Kekhawatiran itu, sepertinya masuk akal. Apalagi jika melihat data statistik pelaksanaan APA di Indonesia, dari 62 permohonan APA yang diterima DJP yang telah diselesaikan hanya 46 permohonan atau sekitar 75%-nya.
Baca Juga: Pahami Prinsip Kewajaran Usaha dan Konsekuensinya Dalam Transfer Pricing
Perlu dicatat, dari jumlah permohonan APA yang selesai ini, tidak diketahui secara pasti berapa permohonan yang diterima dan yang ditolak. Artinya, peluang permohonan APA tidak diterima atau tidak terjadi kesepakatan masih cukup tinggi.
Beberapa informasi atau data yang biasanya disampaikan perusahaan saat mengajukan permohonan APA di antaranya penawaran penyelesaian, alasan, pendapat, dan penilaian terkait harga transfer perusahaan.
Kekhawatiran ini sebetulnya sudah lama menjadi perhatian OECD di dalam Transfer Pricing Guidelines yang dirilisnya.

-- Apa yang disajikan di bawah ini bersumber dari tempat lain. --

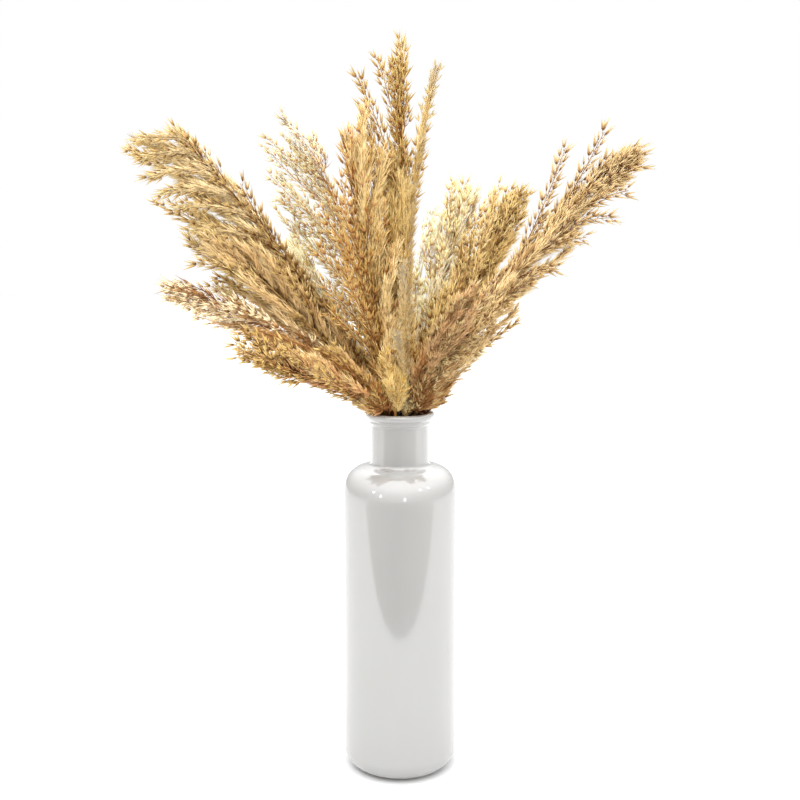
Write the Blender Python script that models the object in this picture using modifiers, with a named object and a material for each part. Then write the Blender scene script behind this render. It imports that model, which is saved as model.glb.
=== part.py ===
"""A white glazed bottle vase that holds fifteen dried grass plumes.

The origin is the centre of the vase's flat base, +Z is up and -Y is the front.
Lengths are in metres and angles in degrees.
"""

import math
import random
from typing import NamedTuple

import bmesh
import bpy
import numpy as np
from mathutils import Matrix, Vector

COLLECTION_NAME = "vase_of_dried_grasses"
SEED = 60

# The vase
VASE_HEIGHT = 0.300
BODY_RADIUS = 0.0473
NECK_RADIUS = 0.0235
WALL = 0.005
FLOOR = 0.006
SHOULDER_FOOT = 0.2388
SHOULDER_RISE = 0.0164
NECK_FILLET = 0.0012
BASE_ROUND = 0.016
COLLAR_RADIUS = 0.0281
COLLAR_HEIGHT = 0.0062
LIP_ROUND = 0.0020
LIP_DEPTH = 0.004
BEAD_DEPTH = 0.0005
BEAD_HEIGHT = 0.0042
VASE_STEPS = 32

# The stems
STEM_RADIUS = 0.0012
TIP_RADIUS = 0.0004
STEM_PIECES = 10
SPIRAL_TURN = 125.0  # how far round the axis a leaning stem travels inside the vase
FOOT_RING = 0.024
SEAT_GAP = 0.0003
FOOT_LIFT = 0.0004
FIRST_BEND = 0.024
ARRIVAL = 0.60
TANGENT_STEP = 0.01
EDGE = None  # stands for the edge of the mouth

# The side branches and their spikelets
HEAD_START = 0.010
BRANCH_SPACING = 0.0120
BRANCH_RADIUS = 0.0007
FEWEST_BRANCHES = 3
FLUFF_RADIUS = 0.0015
FLUFF_LEAN = 0.8
SPIKELET_SPACING = 0.0121
SPIKELET_SPREAD = 0.0042
SPIKELET_LIFT = 0.0085
FEWEST_WHORLS = 3
WHORL_TURN = 60.0
GOLDEN_ANGLE = 137.5
TURN_PLAY = (-15.0, 15.0)
SPREAD_PLAY = (0.85, 1.15)
LENGTH_PLAY = (0.85, 1.10)
TOP_CLOSING = 0.25
TOP_SHORTENING = 0.40
SWEEP_GROWTH = 1.2
SWEEP_TURN = 0.6
SHORTEST_SIDE = 0.45
STRAIGHTENING = 0.25
CROWN_LENGTH = 0.034
CROWN_SINK = 0.004  # how deep the crown's root sits in the stem
GRASS_ROUGHNESS = 0.75

# The room between neighbouring plumes
ROOM_GAP = 0.0030
SMALLEST_ROOM = 0.001
ROOM_SOFTENING = 0.65
THINNEST = 0.3
FACING = 0.05
FAR = 1.0
ROUTE_SAMPLES = 60


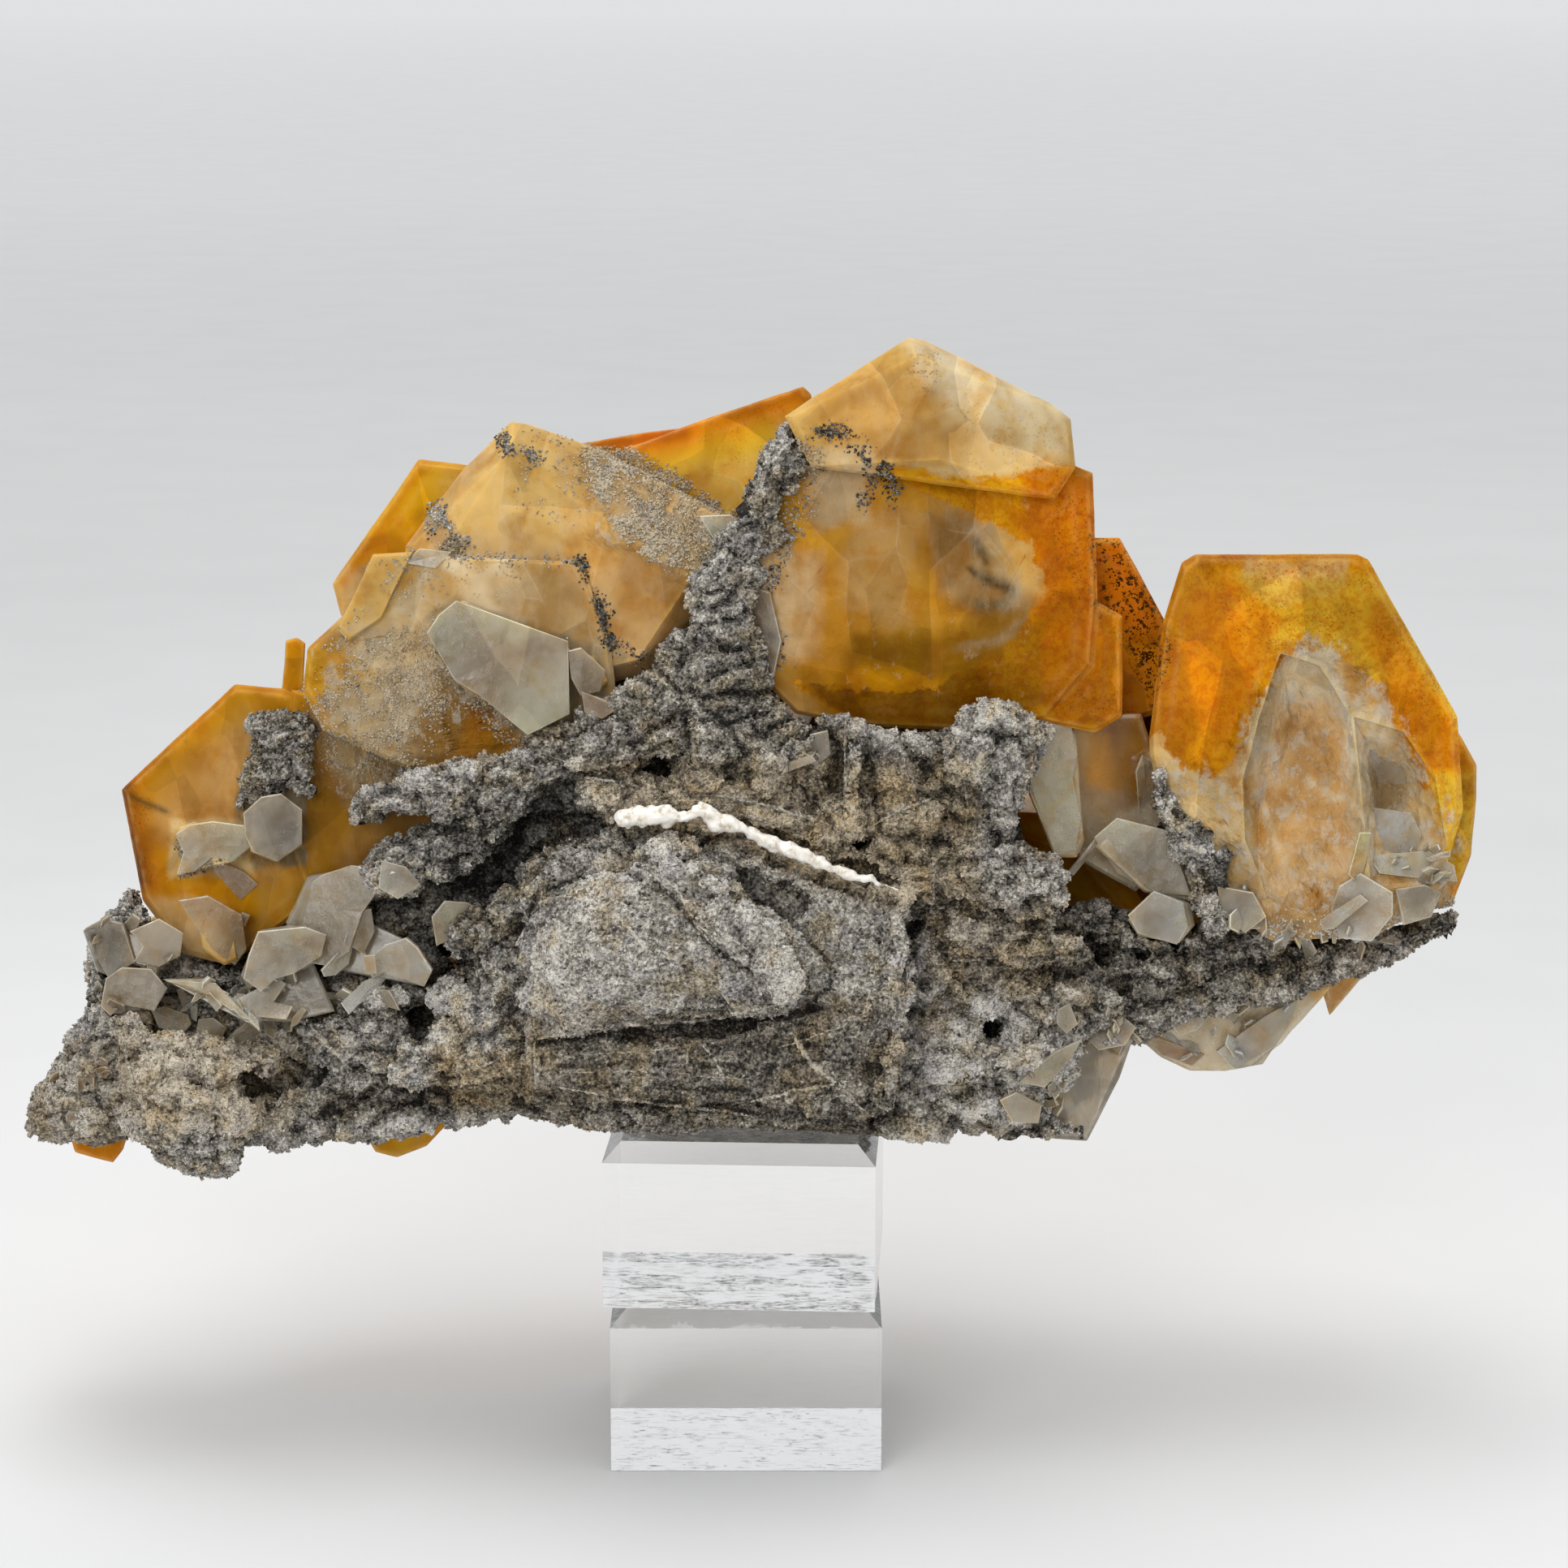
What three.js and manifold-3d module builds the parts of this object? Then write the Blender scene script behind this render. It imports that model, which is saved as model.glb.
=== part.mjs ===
// A golden calcite cluster on its grey matrix, resting on a stand of two clear acrylic blocks.
// Millimetres, +Z up, +X to the right, +Y away from the viewer. The origin is the middle of the
// stand's underside. The viewer faces the broken side, and the best crystals stand on the far side.

import * as THREE from "three";
import { ConvexGeometry } from "three/addons/geometries/ConvexGeometry.js";
import { ImprovedNoise } from "three/addons/math/ImprovedNoise.js";
import { SimplifyModifier } from "three/addons/modifiers/SimplifyModifier.js";
import { mergeVertices } from "three/addons/utils/BufferGeometryUtils.js";
import Module from "manifold-3d";

// Driving dimensions of the stand.
const blockWidth = 50; // also its depth
const blockHeight = 31;
const blockBevel = 3.3; // polished bevel round the top edges
const upperBlockTurn = THREE.MathUtils.degToRad(-3); // the upper block was set down a little askew
const contactGap = 0.3; // between pieces that touch
const standTop = 2 * blockHeight + contactGap;

// The outlines are drawn as the viewer sees them: millimetres across and up on a plane through
// viewTarget, square to the line of sight. Each point is then carried along its own line of sight
// to the depth, the Y, where its surface lies.
const viewTarget = new THREE.Vector3(7, 0, 124.7);
const viewDistance = 750;
const viewPitch = THREE.MathUtils.degToRad(12); // the viewer looks down this much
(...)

Menurut OECD, otoritas pajak seharusnya tidak memperhitungkan informasi atau data wajib pajak setelah menolak permohonan APA yang disampaikannya. Sebab, jika itu dilakukan, akan timbul masalah bagi yurisdiksi tersebut.
Berkaca Pada Tax Amnesty
Sehingga, penulis menyarankan agar terdapat penegasan mengenai penggunaan data tersebut dalam regulasi tertulis.
Terkait hal ini, kita mengambil contoh dari kebijakan pengampunan pajak atau Tax Amnesty yang berlangsung pada tahun 2016.
Dalam Pasal 11 Undang-undang (UU) Nomor 11 Tahun 2016 tentang pengampunan pajak disebutkan, wajib pajak yang telah memperoleh tanda terima pengungkapan harta tidak akan dilakukan pemeriksaan.
Dengan penegasan seperti itu, penulis yakin keraguan wajib pajak untuk menggunakan fasilitas APA akan berkurang.
Hingga pada akhirnya, penetapan harga transfer di awal bisa menjadi salah satu cara untuk menekan tingginya sengketa perpajakan yang terjadi di Indonesia. Jika tren sengketa bisa dipangkas, maka biaya kepatuhan pajak di tanah air juga akan semakin rendah.
Dengan demikian, otoritas bisa lebih fokus pada memberikan layanan dan inovasi perbaikan fasilitas lainnya dibandingkan bersengketa. Sebaliknya, wajib pajak juga bisa semakin produktif dan fokus mengembangkan bisnisnya, untuk berkontribusi pada pemulihan ekonomi nasional. (ASP)
Disclaimer! Tulisan ini adalah pendapat pribadi dan tidak mencerminkan kebijakan institusi di mana penulis bekerja.